• [Problem requirements] Report only how many lines hold the word "that".

• [Supplied data]
□ □ □
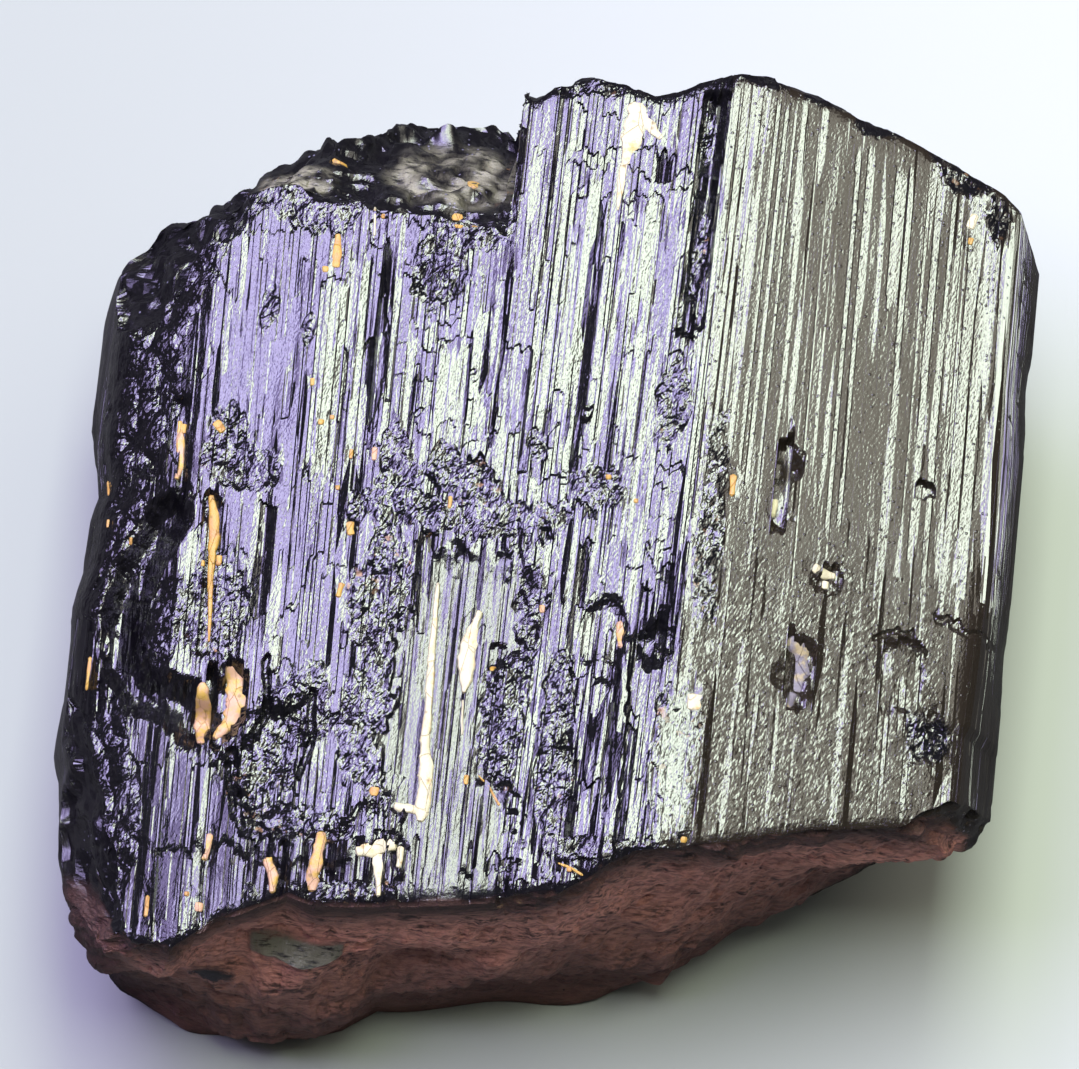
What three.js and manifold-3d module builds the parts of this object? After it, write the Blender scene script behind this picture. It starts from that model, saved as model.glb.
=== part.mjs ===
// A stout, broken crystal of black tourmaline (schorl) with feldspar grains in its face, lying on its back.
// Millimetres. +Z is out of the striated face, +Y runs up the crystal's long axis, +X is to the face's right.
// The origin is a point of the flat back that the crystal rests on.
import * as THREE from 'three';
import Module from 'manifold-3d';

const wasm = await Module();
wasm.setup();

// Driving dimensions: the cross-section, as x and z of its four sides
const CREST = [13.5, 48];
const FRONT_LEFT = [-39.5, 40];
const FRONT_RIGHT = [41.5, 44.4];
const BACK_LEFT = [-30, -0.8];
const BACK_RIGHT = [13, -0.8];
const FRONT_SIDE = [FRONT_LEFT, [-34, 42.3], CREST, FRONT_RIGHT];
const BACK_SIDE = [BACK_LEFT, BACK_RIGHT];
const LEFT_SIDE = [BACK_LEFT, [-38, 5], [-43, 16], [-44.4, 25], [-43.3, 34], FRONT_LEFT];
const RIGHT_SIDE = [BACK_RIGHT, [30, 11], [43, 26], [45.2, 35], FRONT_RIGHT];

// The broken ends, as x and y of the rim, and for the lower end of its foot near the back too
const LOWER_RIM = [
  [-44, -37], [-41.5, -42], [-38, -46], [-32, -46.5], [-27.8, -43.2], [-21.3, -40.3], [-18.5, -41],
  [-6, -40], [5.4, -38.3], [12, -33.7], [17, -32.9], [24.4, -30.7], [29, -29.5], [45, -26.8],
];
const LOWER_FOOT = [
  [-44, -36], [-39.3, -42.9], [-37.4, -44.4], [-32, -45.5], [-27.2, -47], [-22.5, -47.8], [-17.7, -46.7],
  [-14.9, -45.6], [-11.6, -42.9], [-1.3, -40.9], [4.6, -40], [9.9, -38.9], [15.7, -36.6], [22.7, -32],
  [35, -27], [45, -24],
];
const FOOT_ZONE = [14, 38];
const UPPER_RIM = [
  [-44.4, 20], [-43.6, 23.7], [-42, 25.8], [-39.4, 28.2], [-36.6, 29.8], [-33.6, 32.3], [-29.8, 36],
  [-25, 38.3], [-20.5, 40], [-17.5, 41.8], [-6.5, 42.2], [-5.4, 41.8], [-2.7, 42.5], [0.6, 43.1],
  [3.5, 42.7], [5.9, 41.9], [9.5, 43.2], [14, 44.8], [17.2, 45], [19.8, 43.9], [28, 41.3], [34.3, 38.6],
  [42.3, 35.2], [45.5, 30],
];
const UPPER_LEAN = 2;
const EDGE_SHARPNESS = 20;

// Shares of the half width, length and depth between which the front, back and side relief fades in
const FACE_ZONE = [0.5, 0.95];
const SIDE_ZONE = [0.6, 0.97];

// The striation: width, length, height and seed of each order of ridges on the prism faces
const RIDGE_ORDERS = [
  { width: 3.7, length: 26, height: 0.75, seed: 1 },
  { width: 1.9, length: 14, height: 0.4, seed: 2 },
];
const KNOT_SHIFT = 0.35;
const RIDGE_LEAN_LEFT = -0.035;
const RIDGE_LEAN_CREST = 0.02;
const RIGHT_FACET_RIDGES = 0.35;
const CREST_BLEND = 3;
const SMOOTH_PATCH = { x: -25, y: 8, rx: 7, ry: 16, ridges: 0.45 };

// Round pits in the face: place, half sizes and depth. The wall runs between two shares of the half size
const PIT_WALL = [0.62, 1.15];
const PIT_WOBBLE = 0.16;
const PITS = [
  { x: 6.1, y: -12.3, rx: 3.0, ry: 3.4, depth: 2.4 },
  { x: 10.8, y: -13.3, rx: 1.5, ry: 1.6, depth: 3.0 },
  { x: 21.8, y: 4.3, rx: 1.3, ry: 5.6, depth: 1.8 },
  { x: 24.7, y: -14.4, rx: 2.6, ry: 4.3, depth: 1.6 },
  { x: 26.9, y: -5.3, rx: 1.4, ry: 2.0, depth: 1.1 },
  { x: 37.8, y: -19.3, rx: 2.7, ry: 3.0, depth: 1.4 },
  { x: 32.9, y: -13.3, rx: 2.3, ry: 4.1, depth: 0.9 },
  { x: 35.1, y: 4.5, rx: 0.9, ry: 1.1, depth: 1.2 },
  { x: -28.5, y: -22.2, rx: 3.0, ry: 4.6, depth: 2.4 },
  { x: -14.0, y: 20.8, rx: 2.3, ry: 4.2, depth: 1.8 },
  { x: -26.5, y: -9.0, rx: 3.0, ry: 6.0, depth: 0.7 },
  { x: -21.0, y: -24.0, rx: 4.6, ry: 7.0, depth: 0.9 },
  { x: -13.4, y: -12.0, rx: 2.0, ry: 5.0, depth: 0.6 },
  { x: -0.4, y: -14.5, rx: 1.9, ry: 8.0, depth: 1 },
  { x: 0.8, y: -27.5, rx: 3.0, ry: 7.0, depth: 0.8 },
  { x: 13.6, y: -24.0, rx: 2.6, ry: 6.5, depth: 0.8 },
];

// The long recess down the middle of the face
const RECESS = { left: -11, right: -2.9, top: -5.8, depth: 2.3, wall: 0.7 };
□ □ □
• [Answer to this task] 2